In Turchia è stato arrestato dopo i golpe del 1971 e del 1980. Ha cercato rifugio in Svezia dove ha continuato a scrivere sul quotidiano filo-curdo Özgür Gündem, considerato da Ankara penna del Pkk tanto da essere chiuso innumerevoli volte, l’ultima nel 2016, decine i giornalisti incarcerati. Insomma la biografia c’è. Peccato che Mehmed Sirac Bilgin sia morto nel 2015 a 71 anni.

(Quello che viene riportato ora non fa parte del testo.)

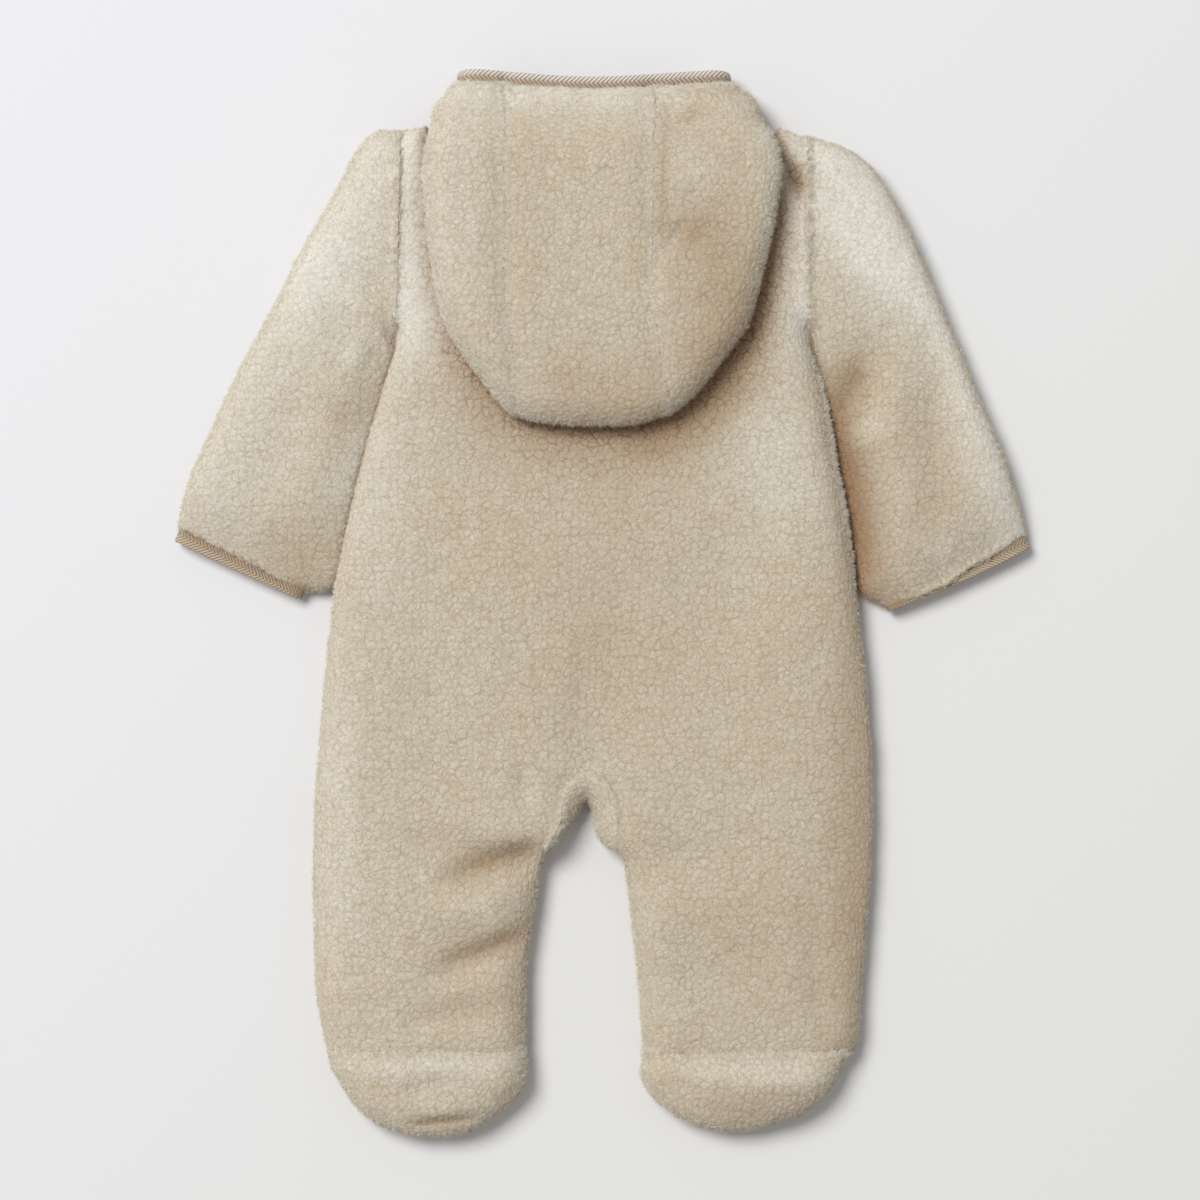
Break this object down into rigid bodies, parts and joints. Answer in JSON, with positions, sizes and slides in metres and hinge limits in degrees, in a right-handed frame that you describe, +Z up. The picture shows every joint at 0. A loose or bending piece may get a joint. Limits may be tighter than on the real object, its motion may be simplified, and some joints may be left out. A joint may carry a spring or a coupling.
{
  "type": "pramsuit",
  "caption": "Baby's hooded one-piece pramsuit in cream teddy pile, closed feet, taped cuffs and hood, front zip, laid face down.",
  "frame": {"origin": "middle of the whole garment's box, on the surface that it lies on", "axes": "+Z up from the surface, +Y from the feet towards the hood, +X to the right seen from above"},
  "size_m": [0.5014, 0.6226, 0.0494],
  "materials": {
    "pile": "cream teddy pile, matt",
    "twill": "woven twill tape, matt",
    "zip_tape": "woven polyester tape",
    "zip_metal": "satin"
  },
  "bodies": {
    "garment": {"back": "pile", "front_left": "pile", "front_right": "pile", "sole_left": "pile", "sole_right": "pile", "crotch_gusset": "pile", "sleeve_left": "pile", "sleeve_right": "pile", "cuff_binding_left": "twill", "cuff_binding_right": "twill", "hood_centre": "pile", "hood_side_left": "pile", "hood_side_right": "pile", "hood_binding": "twill", "zip_chain": "zip_metal", "zip_tape_left": "zip_tape", "zip_tape_right": "zip_tape", "zip_slider": "zip_metal"},
    "pull_tab": {"zip_pull": "zip_metal"}
  },
  "joints": [
    {"name": "pull_tab_hinge", "type": "hinge", "parent": "garment", "child": "pull_tab", "pos_m": [-0.01009, 0.24367, 0.00675], "axis": [1, 0, 0], "range_deg": [0, 170]}
  ]
}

Sono vivi e sono giornalisti Bülent Kenes e Levent Kenez. Per loro l’accusa è diversa: niente Pkk, per il governo sono gulenisti. Entrambi continuano a lavorare in Svezia dopo esperienze in quotidiani islamisti più o meno governativi in Turchia.
Il primo, Kenes, era direttore di Today’s Zaman, sito di informazione in lingua inglese considerato dal governo vicino a Gulen e per questo prima commissariato dall’esecutivo e poi chiuso con decreto presidenziale dopo il golpe del 2016 e l’ovvio giro di vite dei giornalisti. Tra loro Kenes.
Sul secondo, Kenez, editorialista su Zaman, pesa l’accusa di appartenenza a organizzazione terroristica armata. In Svezia lavora per Nordic Monitor.
In lista c’è anche Harun Tokak, classe 1955, scrittore e giornalista turco per l’islamista Yeni Safak. Ha lavorato anche per il governo, consulente del ministero dell’educazione e del primo ministro. Ora è ricercato per terrorismo: «gulenista».
DALLA PARTE OPPOSTA della barricata sta Hamza Yalçın, segnalato come membro del partito marxista leninista turco THKP-C. Scrittore e giornalista, per due volte prigioniero politico, è diventato cittadino svedese nel 2007 dopo 20 anni di asilo politico nel paese. Eppure, dieci anni dopo, è stato arrestato a Barcellona su segnalazione turca all’Interpol: due mesi dentro con l’accusa di terrorismo, poi il rilascio.
Tra gli ex amici in black list c’è Murat Cetiner. Esperto di cyber security, ha lavorato con l’Onu, l’Osce, la stessa polizia turca. Poi è finito nel mirino anti-gulenista ed è fuggito. Oggi lavora per Nordic Minitor che tre anni fa ha scovato documenti che mostravano le attività di spionaggio e intimidazione dei servizi turchi in terra svedese a scapito di giornalisti e dissidenti. Tra loro Cetiner.
Asilo svedese anche per Mehmet Demir, ex co-sindaco di Batman per l’Hdp fino alla sua rimozione, uno delle decine di amministratori arrestati nel Kurdistan turco con l’accusa di legami con il Pkk. Demir è stato catturato il 23 marzo 2020 in una retata di massa contro il partito di sinistra.
A RASSICURARE gli estradabili è il ministro degli esteri italiano Di Maio: ieri si diceva certo che il memorandum atlantico non avrà «ripercussioni sul popolo curdo».
Quello della difesa Guerini garantiva due giorni fa che la posizione italiana sui curdi non cambia: un conto è il Pkk, ha detto, he quello sì che è terrorista, un conto chi combatte l’Isis. Grande è la confusione sotto il cielo di Roma.